Business and religion share a common need: stupid, obedient people. Businesses need dumb customers who will buy whatever they are told, and religions need followers who will believe what is preached. As businesses seek brand loyalty and religions try to fill the pews, it is up to scientists and artists to encourage skepticism.

None of this was discussed in the short time we spent talking about the book, but I did expound upon these ideas in the assigned essay. I ended up taking both classes he taught: Greek and Roman Philosophy, and Greek and Roman Religion. His door remained open to me long after I graduated, and I track him down whenever I encounter something from the ancient world that I don’t understand.

I wish everyone had experts they could consult whenever they misunderstood something. With all the university budget cuts, professors being denied tenure, and academic hiring freezes, there will be a glut of educated individuals with lots of time on their hands. Finding an intellectual with time to shoot the shit will be a lot easier.


  1. It is interesting how atheists and intellectual feel persecuted in the US.

    I am from Europe and I have the impression that most European countries are governed by a consensus of rationalism - indifference to religion.

    Sometimes, the churches put on a fight when they feel that their former privileges are taken away or when society evolves towards a direction they do not like (gay marriage, work on sunday), but in general we do not feel they are the ones who are in command.

    This, however, was done following the example of the american declaration of independence. So I wonder why it is that non-religions Americans feel so prosecuted by religion. I always thought that the american religious bodies have even less influence than in Europe.

    Or is it just a question of evolution: in the past, the churches had a lot of power in Europe, but it was taken away from them in the course of the 19th and 20th century. So we feel "liberated".
    As opposed to this, the churches never had much power in the US, but they start organising lobbies, etc, so the US citizens feel they gain influence and feel oppressed?
    It would be interesting to quantify the objective influence of religious institutions in both continents as opposed to the "felt influence"...

  2. In the 80's, there was a strong push by a movement called the "Religious Right." It was an uneasy alliance between Republicans (who were traditionally business-friendly, classical liberals) and religious movements that have grown in the US.

    Opposition to abortion, gay rights, women's rights, and other issues that most rationalists support comes primarily from this union. There is also a strong push by the Religious Right to rewrite history, to claim there is no seperation of church and state, and that the founding fathers created a Christian nation (both resoundingly false).

    More people in America believe in angels than evolution. What more proof does one need that religion is running amok?

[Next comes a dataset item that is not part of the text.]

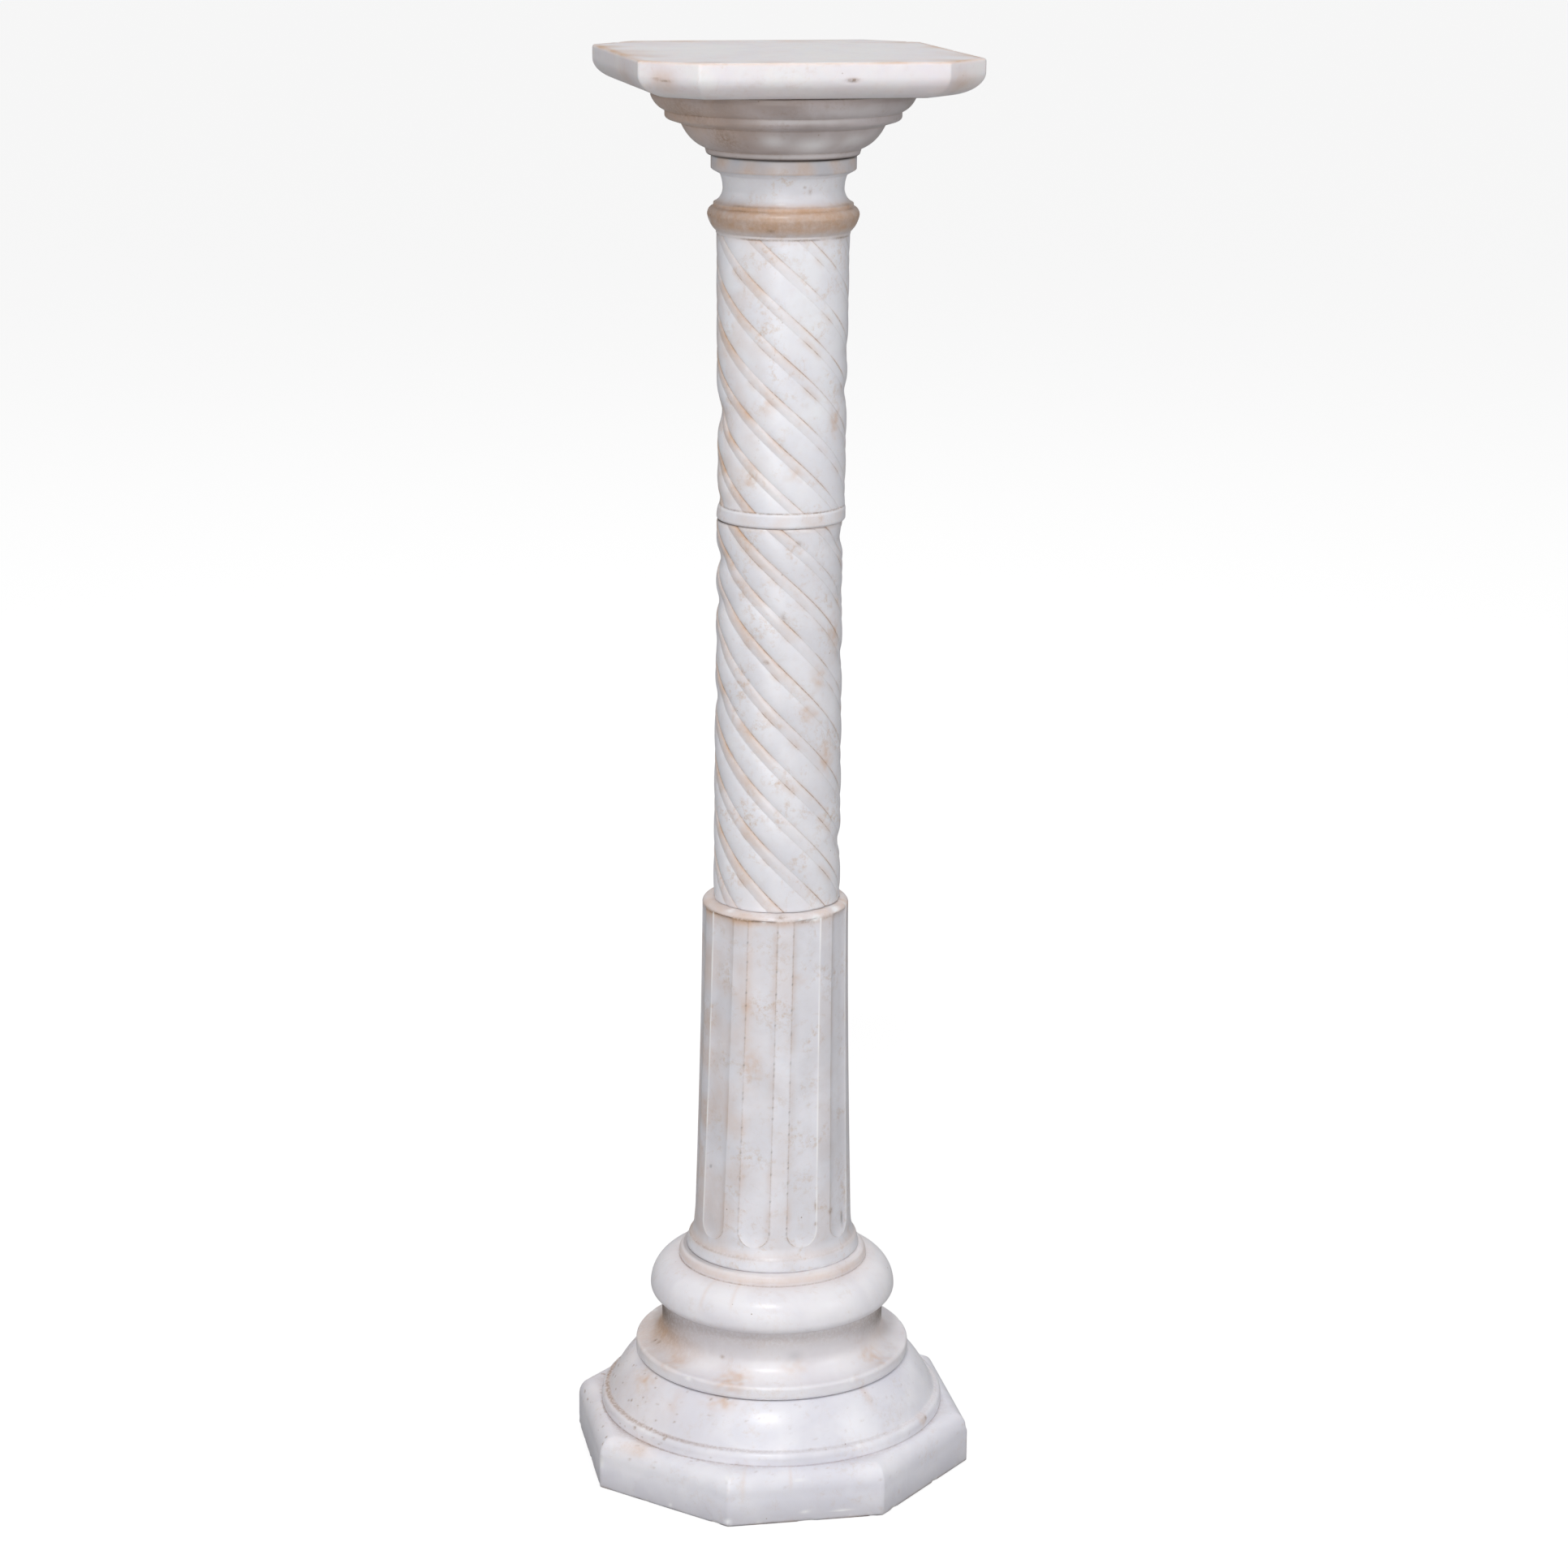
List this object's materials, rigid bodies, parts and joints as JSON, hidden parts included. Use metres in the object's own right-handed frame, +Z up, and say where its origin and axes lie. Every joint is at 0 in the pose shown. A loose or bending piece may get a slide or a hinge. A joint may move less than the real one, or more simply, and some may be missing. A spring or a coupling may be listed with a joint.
{
  "type": "barley twist column",
  "caption": "Pedestal column in alabaster with a twisted shaft, a fluted drum, an octagonal plinth and a square top slab with cut corners.",
  "frame": {"origin": "centre of the plinth's underside, on the ground", "axes": "+Z up along the column; X and Y square to the plinth's flats, and the pictured side faces about -Y"},
  "size_m": [0.286, 0.286, 1.07],
  "materials": {
    "top_slab": "polished alabaster",
    "capital": "polished alabaster",
    "upper_shaft": "polished alabaster",
    "lower_shaft": "polished alabaster",
    "fluted_drum": "polished alabaster",
    "base_moulding": "polished alabaster",
    "plinth": "polished alabaster"
  },
  "bodies": {
    "root": {"top_slab": "top_slab", "capital": "capital", "upper_shaft": "upper_shaft", "lower_shaft": "lower_shaft", "fluted_drum": "fluted_drum", "base_moulding": "base_moulding", "plinth": "plinth"}
  },
  "joints": []
}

  3. "With all the university budget cuts, professors being denied tenure, and academic hiring freezes, there will be a glut of educated individuals with lots of time on their hands. Finding an intellectual with time to shoot the shit will be a lot easier."

    And that's why I'm delaying my foray into academia in order to get a vocational skill. :-) Also, the timing just isn't right for me personally.

    Anyways, I have a blog back up and going - and I'm waiting for my favorite skeptic (well, after Lee from Strawmen Cometh) to come and raise heck.